17 Dec 2025 | Science Notes

This section of the DOE report starts with one of those points that should be obvious but is too-often swept under the rug by alarmists: our record of temperatures over land was collected where people live. And people have been changing their surroundings over time, especially by building large cities whose man-made structures and materials, such as asphalt trap heat, driving up thermometer readings for reasons unrelated to climate change. So the fact that such records in some places go back to the 1800s doesn’t mean we have good data for measuring climate change. What we need is a record of what the air temperature would have been if the land surface had never changed. But pristine locations, by definition, are where no one has lived, so with rare scientifically-dedicated exceptions no one was writing down the daily temperatures there. As the DOE team states, in a tone more diplomatic than we would use, “The IPCC acknowledges that raw temperature data are contaminated with UHI effects but claims to have data cleaning procedures that remove them. It is an open question whether those procedures are sufficient.” They then proceed to unravel the IPCC claim and close the question.

The section begins by reporting that the most recent IPCC report (the “AR6”) insisted that urbanization bias added no more than 10 percent to the measured warming trend. But they didn’t have any evidence to offer, they were just repeating what they had said in their previous report (“AR5”). But that report also made the claim without citing a source. The one before that (“AR4”) had cited a source, but the paper they cited didn’t have any data to support the claim, it just offered it as a conjecture. Guesses all the way down.
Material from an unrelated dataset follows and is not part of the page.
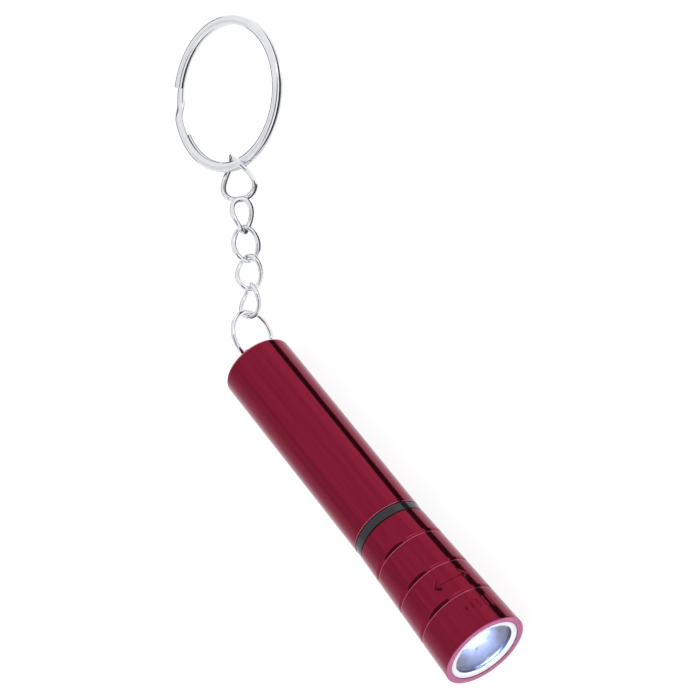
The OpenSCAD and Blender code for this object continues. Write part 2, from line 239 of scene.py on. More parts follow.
class Finish:
    """A node material on one Principled shader, with short calls for the usual texture nodes."""

    def __init__(self, name, colour, metallic, roughness, **sockets):
        self.material = bpy.data.materials.new(name)
        self.material.use_nodes = True
        self.nodes = self.material.node_tree.nodes
        self.links = self.material.node_tree.links
        self.shader = self.nodes["Principled BSDF"]
        self.set("Base Color", (*colour, 1))
        self.set("Metallic", metallic)
        self.set("Roughness", roughness)
        for socket, value in sockets.items():
            self.set(socket.replace("_", " "), value)
        self.place = self.nodes.new("ShaderNodeTexCoord").outputs["Object"]

    def set(self, socket, value):
        self.shader.inputs[socket].default_value = value

    def link(self, source, target):
        self.links.new(source, target)

    def noise(self, scale, detail, stretch=(1, 1, 1)):
        """Noise with this many features per metre, drawn out along an axis where stretch is small."""
        mapping = self.nodes.new("ShaderNodeMapping")
        mapping.inputs["Scale"].default_value = stretch
        texture = self.nodes.new("ShaderNodeTexNoise")
        texture.inputs["Scale"].default_value = scale
        texture.inputs["Detail"].default_value = detail
        self.link(self.place, mapping.inputs["Vector"])
        self.link(mapping.outputs["Vector"], texture.inputs["Vector"])
        return texture.outputs["Fac"]

    def ramp(self, factor, stops):
        """Colour ramp from (position, colour) stops."""
        ramp = self.nodes.new("ShaderNodeValToRGB")
        elements = ramp.color_ramp.elements
        while len(elements) < len(stops):
            elements.new(0.5)
        for element, (position, colour) in zip(elements, stops):
            element.position = position
            element.color = (*colour, 1)
        self.link(factor, ramp.inputs["Fac"])
        return ramp.outputs["Color"]

    def span(self, factor, low, high):
        """Maps a texture's middle range onto low to high."""
        spread = self.nodes.new("ShaderNodeMapRange")
        for socket, value in (("From Min", 0.3), ("From Max", 0.7), ("To Min", low), ("To Max", high)):
            spread.inputs[socket].default_value = value
        self.link(factor, spread.inputs["Value"])
        return spread.outputs["Result"]

    def colour(self, factor, dark, light):
        self.link(self.ramp(factor, [(0.3, dark), (0.7, light)]), self.shader.inputs["Base Color"])

    def roughness(self, factor, low, high):
        self.link(self.span(factor, low, high), self.shader.inputs["Roughness"])

    def bump(self, height, distance, strength):
        bump = self.nodes.new("ShaderNodeBump")
        bump.inputs["Strength"].default_value = strength
        bump.inputs["Distance"].default_value = distance
        self.link(height, bump.inputs["Height"])
        self.link(bump.outputs["Normal"], self.shader.inputs["Normal"])


# Noise stretch that draws streaks along the torch
LENGTHWISE = (0.03, 1, 1)


def red_anodised():
    finish = Finish("red_anodised", (0.22, 0.012, 0.034), 1.0, 0.14, Specular_Tint=(1.0, 0.92, 0.98, 1))
    streaks = finish.noise(1500, 3, LENGTHWISE)
    finish.colour(streaks, (0.21, 0.01, 0.03), (0.24, 0.015, 0.04))
    finish.roughness(streaks, 0.11, 0.15)
    finish.bump(finish.noise(9000, 2), 0.0000012, 0.5)
    return finish.material


def painted_edge_highlight():
    """Painted highlight: edges in a paler red, standing in for the bright line of light that they catch."""
    finish = Finish("red_edge_painted_highlight", (0.55, 0.17, 0.26), 1.0, 0.22)
    grain = finish.noise(4000, 2)
    finish.colour(grain, (0.52, 0.14, 0.23), (0.60, 0.21, 0.30))
    finish.roughness(grain, 0.18, 0.3)
    return finish.material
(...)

Meanwhile in the years leading up to the AR4 papers had appeared in the climatology literature arguing that urbanization and related influences added something more like 30 to 50 percent to the measured warming trend. The AR4 dismissed those findings by claiming they were artifacts of natural variability and lacked statistical significance, but (drum roll please) offered no supporting evidence. Subsequent studies showed that the IPCC’s claims were untrue and deep in the back pages of the AR5 the IPCC admitted that, uh, heh heh, we made it up. But they stuck to the 10 percent claim anyway.

The DOE report section goes on to argue that the problem with the way IPCC authors have tried to measure the urbanization contamination problem is not merely that it has not been shown to work. It’s far worse. It has been shown not to work. It demonstrably doesn’t find this effect even in data independently known to be contaminated.

Our suspicions about the biases of the land-based warming record persist because the people whose job it is to investigate the topic keep sweeping the evidence under the rug. Then they say there’s no evidence. Sure, nothing to see here folks, other than thousands of acres of roads and high-rises where there used to be trees and fields.

Absence of evidence is not evidence of absence, especially when the evidence keeps getting paved over.